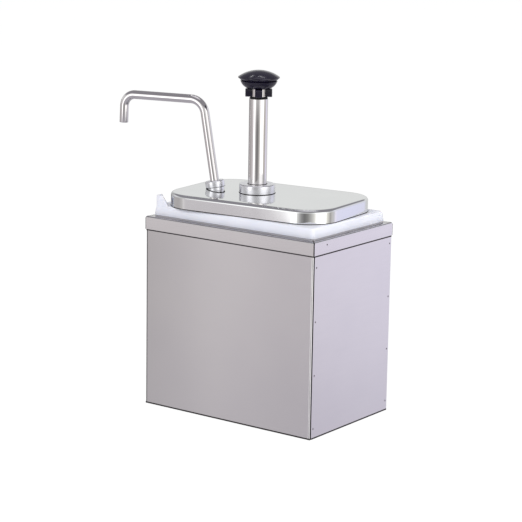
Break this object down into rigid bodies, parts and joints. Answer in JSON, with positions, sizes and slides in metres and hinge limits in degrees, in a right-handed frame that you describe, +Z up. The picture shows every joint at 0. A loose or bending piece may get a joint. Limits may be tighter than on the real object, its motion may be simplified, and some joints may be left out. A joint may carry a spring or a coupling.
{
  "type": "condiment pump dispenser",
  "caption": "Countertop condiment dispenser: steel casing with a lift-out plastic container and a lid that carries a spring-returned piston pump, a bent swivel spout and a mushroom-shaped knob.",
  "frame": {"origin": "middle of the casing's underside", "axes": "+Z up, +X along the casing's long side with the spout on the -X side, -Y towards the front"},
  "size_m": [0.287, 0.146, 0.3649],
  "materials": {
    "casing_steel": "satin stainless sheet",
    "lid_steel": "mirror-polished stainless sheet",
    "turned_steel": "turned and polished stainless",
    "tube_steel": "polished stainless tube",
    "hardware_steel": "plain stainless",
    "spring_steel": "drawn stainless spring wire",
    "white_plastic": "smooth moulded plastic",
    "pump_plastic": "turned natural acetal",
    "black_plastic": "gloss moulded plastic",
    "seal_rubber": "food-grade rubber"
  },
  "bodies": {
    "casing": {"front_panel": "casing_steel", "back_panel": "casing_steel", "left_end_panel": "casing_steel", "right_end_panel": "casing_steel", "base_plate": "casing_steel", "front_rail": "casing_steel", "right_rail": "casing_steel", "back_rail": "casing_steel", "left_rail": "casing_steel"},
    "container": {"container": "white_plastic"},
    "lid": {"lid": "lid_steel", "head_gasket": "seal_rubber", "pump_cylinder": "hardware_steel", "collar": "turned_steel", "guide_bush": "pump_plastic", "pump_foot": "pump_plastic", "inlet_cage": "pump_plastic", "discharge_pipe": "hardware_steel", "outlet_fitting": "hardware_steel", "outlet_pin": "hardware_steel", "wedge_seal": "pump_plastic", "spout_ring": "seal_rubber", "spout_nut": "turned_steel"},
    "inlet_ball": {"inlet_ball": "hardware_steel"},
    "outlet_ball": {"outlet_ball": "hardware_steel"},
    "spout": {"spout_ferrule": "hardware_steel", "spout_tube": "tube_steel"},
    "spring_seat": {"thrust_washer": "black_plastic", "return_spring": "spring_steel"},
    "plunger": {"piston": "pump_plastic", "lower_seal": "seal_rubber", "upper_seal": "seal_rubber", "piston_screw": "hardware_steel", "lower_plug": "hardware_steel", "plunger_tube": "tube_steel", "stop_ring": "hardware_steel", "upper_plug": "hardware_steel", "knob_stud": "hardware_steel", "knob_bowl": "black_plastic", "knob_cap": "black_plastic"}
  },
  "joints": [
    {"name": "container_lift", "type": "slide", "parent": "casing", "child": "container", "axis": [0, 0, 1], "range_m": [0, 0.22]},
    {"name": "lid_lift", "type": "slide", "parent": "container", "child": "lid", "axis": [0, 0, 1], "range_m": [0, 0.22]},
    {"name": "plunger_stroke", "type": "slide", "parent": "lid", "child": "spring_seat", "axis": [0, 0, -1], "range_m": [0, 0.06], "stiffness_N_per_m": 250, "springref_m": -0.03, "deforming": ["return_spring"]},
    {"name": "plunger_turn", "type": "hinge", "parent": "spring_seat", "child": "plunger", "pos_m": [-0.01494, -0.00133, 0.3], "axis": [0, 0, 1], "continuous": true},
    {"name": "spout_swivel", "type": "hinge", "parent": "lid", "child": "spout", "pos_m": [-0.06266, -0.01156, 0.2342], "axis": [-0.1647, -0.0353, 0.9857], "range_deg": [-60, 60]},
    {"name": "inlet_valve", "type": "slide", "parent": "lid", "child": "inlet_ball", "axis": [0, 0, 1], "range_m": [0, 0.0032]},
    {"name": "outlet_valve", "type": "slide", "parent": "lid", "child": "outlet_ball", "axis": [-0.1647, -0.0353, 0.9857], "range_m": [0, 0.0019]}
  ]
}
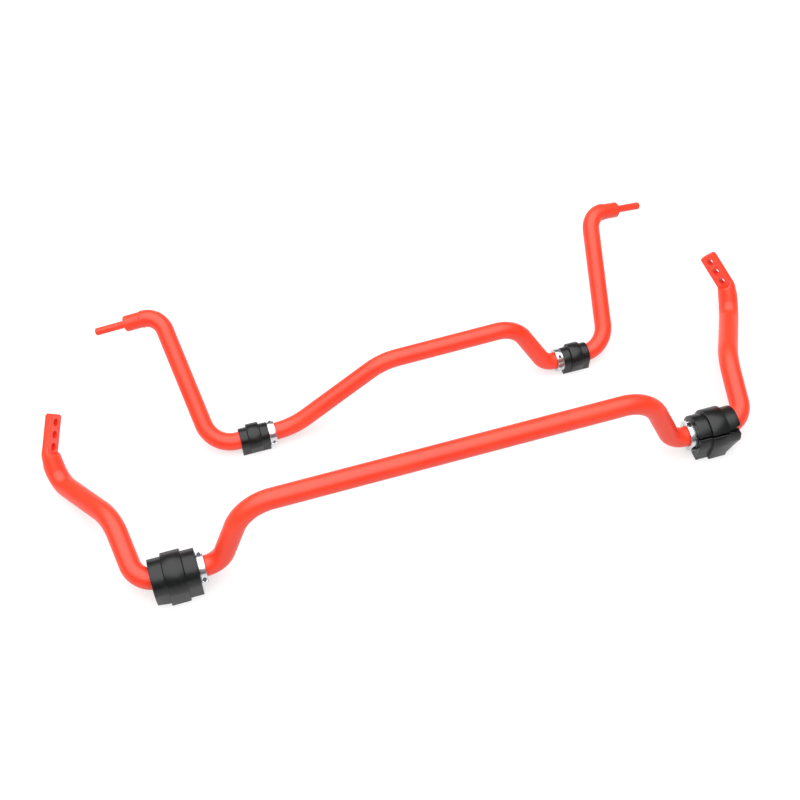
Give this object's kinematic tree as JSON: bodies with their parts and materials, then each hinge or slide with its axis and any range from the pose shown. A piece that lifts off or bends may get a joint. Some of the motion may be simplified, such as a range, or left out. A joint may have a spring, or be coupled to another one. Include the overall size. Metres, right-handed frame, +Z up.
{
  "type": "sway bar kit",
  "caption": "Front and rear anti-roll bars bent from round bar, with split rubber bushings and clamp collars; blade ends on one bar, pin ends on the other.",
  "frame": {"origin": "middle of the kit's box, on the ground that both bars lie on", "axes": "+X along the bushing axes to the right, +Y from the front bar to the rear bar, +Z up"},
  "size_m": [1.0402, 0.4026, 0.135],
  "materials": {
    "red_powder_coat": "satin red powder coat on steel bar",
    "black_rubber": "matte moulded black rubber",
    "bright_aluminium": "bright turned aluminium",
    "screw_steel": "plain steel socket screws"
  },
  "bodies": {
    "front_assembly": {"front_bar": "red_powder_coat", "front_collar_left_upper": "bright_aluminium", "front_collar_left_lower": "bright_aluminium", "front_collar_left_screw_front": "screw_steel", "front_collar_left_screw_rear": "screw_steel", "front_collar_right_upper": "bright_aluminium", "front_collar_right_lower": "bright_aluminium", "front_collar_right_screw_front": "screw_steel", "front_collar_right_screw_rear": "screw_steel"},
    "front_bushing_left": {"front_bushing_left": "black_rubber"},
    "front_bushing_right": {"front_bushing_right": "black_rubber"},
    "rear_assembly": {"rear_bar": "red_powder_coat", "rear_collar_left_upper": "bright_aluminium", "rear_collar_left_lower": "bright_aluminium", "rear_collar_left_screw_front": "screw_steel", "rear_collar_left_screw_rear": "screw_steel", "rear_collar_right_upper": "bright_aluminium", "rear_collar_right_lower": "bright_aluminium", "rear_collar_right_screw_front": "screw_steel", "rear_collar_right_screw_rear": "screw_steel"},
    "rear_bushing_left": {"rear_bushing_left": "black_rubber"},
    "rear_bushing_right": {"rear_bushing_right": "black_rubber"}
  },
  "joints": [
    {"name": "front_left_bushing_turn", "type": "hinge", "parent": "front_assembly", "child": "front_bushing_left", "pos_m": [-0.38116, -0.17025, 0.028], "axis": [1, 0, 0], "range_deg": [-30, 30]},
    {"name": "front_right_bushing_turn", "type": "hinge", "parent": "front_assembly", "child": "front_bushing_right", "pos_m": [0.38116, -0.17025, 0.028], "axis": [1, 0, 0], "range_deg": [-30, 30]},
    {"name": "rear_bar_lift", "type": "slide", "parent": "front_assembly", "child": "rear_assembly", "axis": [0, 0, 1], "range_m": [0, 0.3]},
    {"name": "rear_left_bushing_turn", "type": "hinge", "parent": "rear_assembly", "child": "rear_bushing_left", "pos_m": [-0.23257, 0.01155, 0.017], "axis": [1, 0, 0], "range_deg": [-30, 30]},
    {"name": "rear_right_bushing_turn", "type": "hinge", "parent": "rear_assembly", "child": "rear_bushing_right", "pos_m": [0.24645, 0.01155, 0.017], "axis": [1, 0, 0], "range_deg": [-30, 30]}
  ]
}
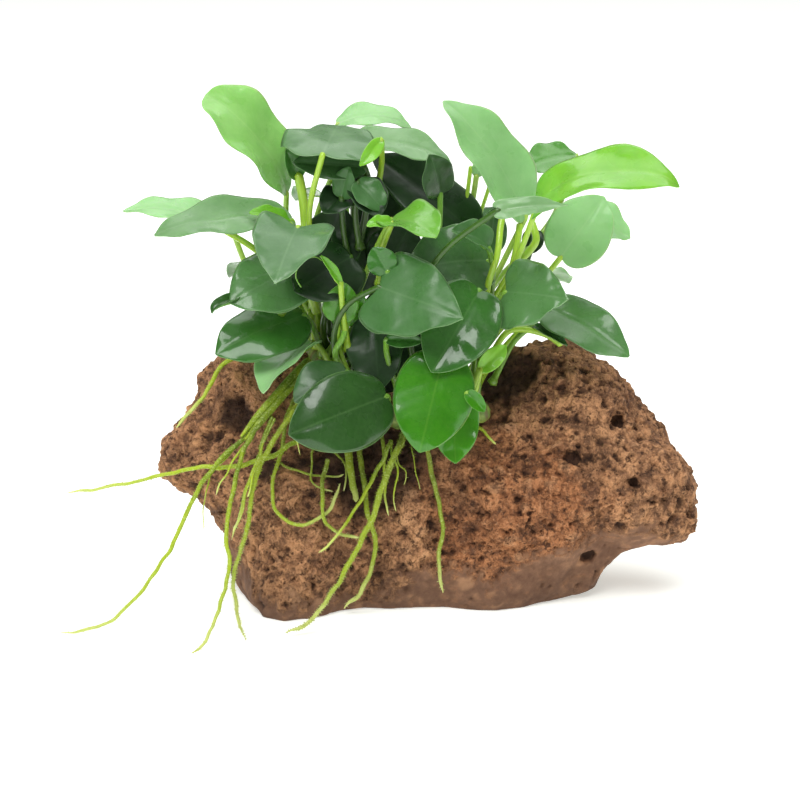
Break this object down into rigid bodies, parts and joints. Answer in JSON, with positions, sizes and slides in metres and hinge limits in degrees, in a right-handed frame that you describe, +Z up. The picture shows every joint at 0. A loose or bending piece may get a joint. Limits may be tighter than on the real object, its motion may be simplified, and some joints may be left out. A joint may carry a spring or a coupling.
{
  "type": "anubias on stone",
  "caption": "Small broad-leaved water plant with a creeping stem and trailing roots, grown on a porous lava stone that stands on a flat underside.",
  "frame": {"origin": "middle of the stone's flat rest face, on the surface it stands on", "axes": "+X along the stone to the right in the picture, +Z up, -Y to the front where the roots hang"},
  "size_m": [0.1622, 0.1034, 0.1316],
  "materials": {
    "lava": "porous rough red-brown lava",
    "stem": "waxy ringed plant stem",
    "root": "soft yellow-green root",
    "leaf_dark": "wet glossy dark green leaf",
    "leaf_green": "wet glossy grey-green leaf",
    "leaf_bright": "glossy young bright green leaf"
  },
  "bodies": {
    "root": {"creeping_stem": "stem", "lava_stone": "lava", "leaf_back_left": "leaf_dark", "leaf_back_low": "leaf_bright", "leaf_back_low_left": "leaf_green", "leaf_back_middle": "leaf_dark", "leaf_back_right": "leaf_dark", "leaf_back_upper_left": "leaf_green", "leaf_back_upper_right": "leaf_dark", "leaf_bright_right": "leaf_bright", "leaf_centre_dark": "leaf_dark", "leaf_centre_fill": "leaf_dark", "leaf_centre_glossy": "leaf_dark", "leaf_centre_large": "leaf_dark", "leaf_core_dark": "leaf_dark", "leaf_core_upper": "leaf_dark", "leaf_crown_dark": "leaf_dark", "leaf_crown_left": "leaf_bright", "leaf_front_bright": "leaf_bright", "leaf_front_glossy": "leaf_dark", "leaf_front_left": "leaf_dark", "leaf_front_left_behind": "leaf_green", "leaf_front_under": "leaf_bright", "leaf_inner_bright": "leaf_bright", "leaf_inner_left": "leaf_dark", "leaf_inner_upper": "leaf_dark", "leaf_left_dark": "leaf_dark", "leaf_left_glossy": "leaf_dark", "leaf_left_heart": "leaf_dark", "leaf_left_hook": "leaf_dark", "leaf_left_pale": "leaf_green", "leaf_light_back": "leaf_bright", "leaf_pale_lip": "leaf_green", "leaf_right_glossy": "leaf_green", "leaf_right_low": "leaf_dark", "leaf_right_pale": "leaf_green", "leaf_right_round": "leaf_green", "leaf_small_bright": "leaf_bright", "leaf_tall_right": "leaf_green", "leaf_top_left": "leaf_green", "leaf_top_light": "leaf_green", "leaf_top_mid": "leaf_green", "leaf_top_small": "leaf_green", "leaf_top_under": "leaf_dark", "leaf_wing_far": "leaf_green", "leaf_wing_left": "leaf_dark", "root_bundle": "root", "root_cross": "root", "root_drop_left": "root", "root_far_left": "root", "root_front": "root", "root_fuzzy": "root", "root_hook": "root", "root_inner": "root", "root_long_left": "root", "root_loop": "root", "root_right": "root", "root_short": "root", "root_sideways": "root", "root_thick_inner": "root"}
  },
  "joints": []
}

Exercise objective —
Copy out each line in the preceding records that contains "frame".

Completed task —
Break this object down into rigid bodies, parts and joints. Answer in JSON, with positions, sizes and slides in metres and hinge limits in degrees, in a right-handed frame that you describe, +Z up. The picture shows every joint at 0. A loose or bending piece may get a joint. Limits may be tighter than on the real object, its motion may be simplified, and some joints may be left out. A joint may carry a spring or a coupling.
  "frame": {"origin": "middle of the casing's underside", "axes": "+Z up, +X along the casing's long side with the spout on the -X side, -Y towards the front"},
Give this object's kinematic tree as JSON: bodies with their parts and materials, then each hinge or slide with its axis and any range from the pose shown. A piece that lifts off or bends may get a joint. Some of the motion may be simplified, such as a range, or left out. A joint may have a spring, or be coupled to another one. Include the overall size. Metres, right-handed frame, +Z up.
  "frame": {"origin": "middle of the kit's box, on the ground that both bars lie on", "axes": "+X along the bushing axes to the right, +Y from the front bar to the rear bar, +Z up"},
Break this object down into rigid bodies, parts and joints. Answer in JSON, with positions, sizes and slides in metres and hinge limits in degrees, in a right-handed frame that you describe, +Z up. The picture shows every joint at 0. A loose or bending piece may get a joint. Limits may be tighter than on the real object, its motion may be simplified, and some joints may be left out. A joint may carry a spring or a coupling.
  "frame": {"origin": "middle of the stone's flat rest face, on the surface it stands on", "axes": "+X along the stone to the right in the picture, +Z up, -Y to the front where the roots hang"},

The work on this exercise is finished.